** Raw data **
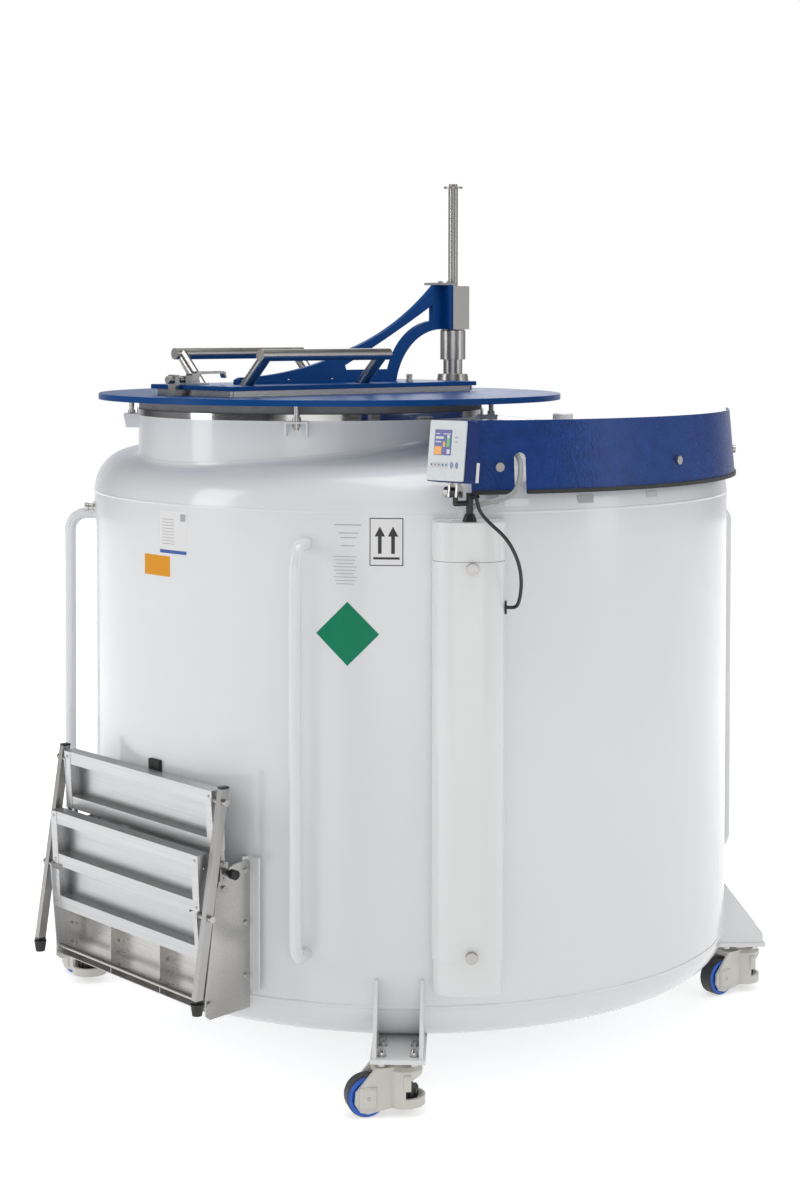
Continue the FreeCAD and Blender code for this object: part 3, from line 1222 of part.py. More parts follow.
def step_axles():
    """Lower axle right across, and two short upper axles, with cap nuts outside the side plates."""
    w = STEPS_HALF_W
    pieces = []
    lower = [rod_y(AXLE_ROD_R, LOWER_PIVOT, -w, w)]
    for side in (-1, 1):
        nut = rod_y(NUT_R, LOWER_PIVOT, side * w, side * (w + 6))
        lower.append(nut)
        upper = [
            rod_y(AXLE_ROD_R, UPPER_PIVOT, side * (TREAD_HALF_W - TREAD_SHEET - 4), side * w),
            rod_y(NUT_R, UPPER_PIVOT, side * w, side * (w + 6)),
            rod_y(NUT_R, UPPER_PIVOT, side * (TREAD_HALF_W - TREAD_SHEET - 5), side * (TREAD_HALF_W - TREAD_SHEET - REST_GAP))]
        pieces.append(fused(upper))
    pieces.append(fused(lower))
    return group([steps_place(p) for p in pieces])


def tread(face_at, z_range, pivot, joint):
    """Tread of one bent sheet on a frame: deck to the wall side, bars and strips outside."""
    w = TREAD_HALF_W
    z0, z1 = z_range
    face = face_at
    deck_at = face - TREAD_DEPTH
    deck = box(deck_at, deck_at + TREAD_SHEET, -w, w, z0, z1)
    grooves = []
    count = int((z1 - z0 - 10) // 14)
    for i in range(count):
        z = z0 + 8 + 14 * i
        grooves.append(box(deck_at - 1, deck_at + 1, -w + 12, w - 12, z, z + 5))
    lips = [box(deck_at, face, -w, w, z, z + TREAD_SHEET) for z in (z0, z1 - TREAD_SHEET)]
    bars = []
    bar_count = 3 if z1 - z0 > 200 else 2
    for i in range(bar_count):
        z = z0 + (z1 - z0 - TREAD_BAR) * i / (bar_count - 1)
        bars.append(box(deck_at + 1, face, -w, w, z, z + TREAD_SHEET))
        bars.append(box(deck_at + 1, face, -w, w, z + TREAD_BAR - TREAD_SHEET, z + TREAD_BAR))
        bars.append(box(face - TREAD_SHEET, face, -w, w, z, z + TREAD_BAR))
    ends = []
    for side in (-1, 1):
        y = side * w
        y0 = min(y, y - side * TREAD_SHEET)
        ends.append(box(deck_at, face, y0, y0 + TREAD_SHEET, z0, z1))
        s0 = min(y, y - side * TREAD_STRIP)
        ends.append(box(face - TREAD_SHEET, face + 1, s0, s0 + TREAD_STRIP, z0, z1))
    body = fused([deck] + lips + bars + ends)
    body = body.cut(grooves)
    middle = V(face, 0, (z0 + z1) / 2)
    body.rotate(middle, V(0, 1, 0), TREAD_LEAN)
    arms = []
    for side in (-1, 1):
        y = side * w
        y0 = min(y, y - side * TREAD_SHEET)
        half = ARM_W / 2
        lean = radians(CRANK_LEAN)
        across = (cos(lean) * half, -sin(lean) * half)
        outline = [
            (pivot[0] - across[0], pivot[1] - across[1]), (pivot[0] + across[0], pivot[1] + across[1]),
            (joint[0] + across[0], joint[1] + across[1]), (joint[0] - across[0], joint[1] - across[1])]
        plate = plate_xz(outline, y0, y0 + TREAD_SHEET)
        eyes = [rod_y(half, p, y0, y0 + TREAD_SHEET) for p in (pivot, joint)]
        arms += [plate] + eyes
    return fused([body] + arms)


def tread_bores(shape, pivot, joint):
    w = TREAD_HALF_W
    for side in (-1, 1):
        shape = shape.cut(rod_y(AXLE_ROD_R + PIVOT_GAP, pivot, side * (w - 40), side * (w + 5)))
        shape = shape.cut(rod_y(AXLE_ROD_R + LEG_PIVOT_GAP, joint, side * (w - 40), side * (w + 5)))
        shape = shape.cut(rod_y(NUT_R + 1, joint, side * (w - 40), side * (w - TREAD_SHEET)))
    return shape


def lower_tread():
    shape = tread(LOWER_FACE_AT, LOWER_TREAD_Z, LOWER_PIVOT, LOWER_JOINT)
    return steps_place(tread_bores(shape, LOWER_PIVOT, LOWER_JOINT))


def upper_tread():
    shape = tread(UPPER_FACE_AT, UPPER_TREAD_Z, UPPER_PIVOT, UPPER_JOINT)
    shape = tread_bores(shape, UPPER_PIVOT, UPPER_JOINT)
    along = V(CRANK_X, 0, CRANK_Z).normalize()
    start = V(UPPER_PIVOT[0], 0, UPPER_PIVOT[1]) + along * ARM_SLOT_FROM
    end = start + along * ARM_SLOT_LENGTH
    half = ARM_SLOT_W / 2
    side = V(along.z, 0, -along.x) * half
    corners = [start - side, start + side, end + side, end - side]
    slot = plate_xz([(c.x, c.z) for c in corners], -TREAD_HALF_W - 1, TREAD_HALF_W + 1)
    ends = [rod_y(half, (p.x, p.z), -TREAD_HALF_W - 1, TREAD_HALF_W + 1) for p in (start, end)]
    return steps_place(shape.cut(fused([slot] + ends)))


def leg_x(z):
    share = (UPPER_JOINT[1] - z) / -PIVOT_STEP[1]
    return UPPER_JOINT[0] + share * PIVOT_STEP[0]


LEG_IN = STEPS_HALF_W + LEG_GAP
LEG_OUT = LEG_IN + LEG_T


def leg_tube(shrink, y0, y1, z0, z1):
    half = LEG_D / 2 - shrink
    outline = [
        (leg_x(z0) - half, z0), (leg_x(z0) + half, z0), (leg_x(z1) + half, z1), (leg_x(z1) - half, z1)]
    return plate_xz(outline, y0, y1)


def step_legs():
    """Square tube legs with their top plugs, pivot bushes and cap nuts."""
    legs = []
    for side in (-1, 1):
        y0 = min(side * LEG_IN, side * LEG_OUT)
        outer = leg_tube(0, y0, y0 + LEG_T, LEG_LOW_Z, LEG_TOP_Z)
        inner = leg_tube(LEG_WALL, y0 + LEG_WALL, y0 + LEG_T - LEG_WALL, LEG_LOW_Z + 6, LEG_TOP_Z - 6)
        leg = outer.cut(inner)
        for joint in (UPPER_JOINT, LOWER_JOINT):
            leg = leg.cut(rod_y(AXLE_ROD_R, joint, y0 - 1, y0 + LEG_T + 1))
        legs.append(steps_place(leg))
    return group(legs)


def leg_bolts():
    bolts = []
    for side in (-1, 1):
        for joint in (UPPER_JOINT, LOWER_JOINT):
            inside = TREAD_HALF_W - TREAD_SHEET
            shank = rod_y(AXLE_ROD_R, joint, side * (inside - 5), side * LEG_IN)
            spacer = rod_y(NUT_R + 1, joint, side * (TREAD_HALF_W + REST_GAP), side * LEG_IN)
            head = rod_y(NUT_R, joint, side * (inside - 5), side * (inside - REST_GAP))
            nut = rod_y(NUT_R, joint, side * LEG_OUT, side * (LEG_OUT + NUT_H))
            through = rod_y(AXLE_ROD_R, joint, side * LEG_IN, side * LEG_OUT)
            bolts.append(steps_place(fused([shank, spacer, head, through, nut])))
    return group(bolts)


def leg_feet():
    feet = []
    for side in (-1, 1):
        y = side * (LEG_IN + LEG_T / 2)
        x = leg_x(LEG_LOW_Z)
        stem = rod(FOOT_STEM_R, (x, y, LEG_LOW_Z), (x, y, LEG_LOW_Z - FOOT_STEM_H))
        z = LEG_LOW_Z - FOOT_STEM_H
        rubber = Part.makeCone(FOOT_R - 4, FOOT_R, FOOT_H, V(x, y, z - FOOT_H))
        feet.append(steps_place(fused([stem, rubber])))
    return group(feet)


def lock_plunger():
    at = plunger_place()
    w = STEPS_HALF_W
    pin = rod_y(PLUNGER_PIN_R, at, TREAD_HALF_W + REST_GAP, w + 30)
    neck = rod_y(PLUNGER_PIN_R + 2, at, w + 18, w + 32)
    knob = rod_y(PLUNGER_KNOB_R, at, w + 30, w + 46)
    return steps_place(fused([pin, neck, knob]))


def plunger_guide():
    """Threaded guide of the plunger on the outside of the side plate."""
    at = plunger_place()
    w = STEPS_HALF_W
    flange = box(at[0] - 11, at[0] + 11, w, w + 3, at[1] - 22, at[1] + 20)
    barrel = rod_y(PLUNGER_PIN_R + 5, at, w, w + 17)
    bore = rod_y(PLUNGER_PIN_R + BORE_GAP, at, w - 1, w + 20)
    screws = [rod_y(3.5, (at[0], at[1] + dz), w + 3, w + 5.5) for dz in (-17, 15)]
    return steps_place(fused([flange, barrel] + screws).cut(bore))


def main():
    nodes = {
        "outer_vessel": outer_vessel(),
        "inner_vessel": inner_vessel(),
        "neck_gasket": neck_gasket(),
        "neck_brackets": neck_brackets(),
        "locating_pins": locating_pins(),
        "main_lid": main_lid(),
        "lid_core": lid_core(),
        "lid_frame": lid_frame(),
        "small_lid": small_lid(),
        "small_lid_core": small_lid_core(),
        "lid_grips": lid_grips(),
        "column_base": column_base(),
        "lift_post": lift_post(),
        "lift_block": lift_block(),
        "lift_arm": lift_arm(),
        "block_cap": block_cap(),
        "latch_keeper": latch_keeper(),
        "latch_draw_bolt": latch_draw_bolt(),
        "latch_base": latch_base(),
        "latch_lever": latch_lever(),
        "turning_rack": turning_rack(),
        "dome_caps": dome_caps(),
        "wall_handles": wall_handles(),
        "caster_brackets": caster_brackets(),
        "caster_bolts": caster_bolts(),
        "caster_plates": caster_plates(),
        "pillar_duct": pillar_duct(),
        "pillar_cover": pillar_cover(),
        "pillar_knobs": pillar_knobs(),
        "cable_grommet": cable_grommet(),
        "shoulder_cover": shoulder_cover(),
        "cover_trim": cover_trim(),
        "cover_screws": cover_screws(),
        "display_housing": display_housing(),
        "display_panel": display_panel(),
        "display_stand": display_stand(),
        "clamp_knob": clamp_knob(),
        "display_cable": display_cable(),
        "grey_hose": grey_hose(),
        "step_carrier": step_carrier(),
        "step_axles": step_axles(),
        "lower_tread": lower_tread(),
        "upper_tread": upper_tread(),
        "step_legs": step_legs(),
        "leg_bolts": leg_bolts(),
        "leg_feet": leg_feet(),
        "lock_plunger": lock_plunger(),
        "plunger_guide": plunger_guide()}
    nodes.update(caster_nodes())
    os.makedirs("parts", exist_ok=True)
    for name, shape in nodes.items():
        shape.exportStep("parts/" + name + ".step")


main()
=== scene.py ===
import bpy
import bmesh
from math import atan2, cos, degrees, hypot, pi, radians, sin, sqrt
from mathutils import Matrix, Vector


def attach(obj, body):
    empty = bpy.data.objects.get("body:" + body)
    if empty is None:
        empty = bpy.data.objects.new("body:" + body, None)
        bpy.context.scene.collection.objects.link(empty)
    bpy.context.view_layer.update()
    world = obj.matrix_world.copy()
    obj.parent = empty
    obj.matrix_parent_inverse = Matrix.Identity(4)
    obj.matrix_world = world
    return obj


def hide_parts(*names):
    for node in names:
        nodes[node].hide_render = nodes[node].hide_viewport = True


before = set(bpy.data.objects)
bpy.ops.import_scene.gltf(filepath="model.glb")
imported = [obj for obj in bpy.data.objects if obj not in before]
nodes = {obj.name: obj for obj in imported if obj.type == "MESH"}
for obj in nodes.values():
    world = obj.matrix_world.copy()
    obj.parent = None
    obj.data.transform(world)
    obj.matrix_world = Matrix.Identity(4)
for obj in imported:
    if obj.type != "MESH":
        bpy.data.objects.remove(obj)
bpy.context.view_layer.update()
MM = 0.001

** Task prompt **
Transcribe exactly, and only, the lines beginning at the line containing "nodes.update(caster_nodes())" and ending at the line containing "imported = [obj", both inclusive.

** Response **
    nodes.update(caster_nodes())
    os.makedirs("parts", exist_ok=True)
    for name, shape in nodes.items():
        shape.exportStep("parts/" + name + ".step")


main()
=== scene.py ===
import bpy
import bmesh
from math import atan2, cos, degrees, hypot, pi, radians, sin, sqrt
from mathutils import Matrix, Vector


def attach(obj, body):
    empty = bpy.data.objects.get("body:" + body)
    if empty is None:
        empty = bpy.data.objects.new("body:" + body, None)
        bpy.context.scene.collection.objects.link(empty)
    bpy.context.view_layer.update()
    world = obj.matrix_world.copy()
    obj.parent = empty
    obj.matrix_parent_inverse = Matrix.Identity(4)
    obj.matrix_world = world
    return obj


def hide_parts(*names):
    for node in names:
        nodes[node].hide_render = nodes[node].hide_viewport = True


before = set(bpy.data.objects)
bpy.ops.import_scene.gltf(filepath="model.glb")
imported = [obj for obj in bpy.data.objects if obj not in before]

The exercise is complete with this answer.